Suppose $w$, $x$, $y$, and $z$ are all positive integers less than $100$. Find all such solutions to the equation $x^2+y^2+z^2=w^3$.
This problem was in a competition I participated in this past week, and I was unable to determine a clean way to solve it. Is there a more efficient way to approach it (perhaps using a variant of Legendre's three-square theorem?) without checking all values of $w$ less than $100$?
For the equation:
$$x^2+y^2+z^2=r^3$$
Will make a replacement that formula was compact.
$$c=2(q-p-s)t$$
$$d=s^2+t^2-q^2-p^2+2p(q-s)$$
$$k=p^2+t^2-q^2-s^2+2s(q-p)$$
$$n=p^2+t^2+s^2-q^2$$
$$j=p^2+s^2+t^2+q^2-2q(p+s)$$
$p,s,t,q$ - integers asked us. Then decisions can be recorded.
$$x=dn^2+2cnj-dj^2$$
$$y=cj^2+2dnj-cn^2$$
$$z=k(n^2+j^2)$$
$$r=n^2+j^2$$
You can write more compact.
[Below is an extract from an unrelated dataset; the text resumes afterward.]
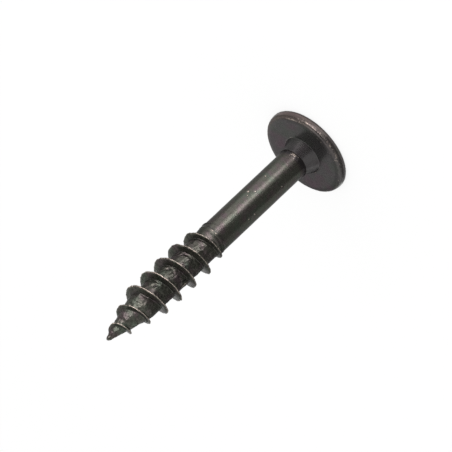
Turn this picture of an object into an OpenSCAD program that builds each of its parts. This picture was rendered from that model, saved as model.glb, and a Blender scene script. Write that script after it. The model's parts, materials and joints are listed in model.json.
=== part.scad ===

You can write this:
$$x=3(p-k-t)(p^2+2k^2-2kt+2t^2)s^3$$
$$y=3(p-k+2t)(p^2+2k^2-2kt+2t^2)s^3$$
$$z=3(p+2k-t)(p^2+2k^2-2kt+2t^2)s^3$$
$$r=3(p^2+2k^2-2kt+2t^2)s^2$$
$p,k,t$ - integers asked us.
If there is a one simple solution, it will be necessary to reduce to the corresponding $s$.
There are other formulas. But they are bulky. Don't know whether it makes sense to write them.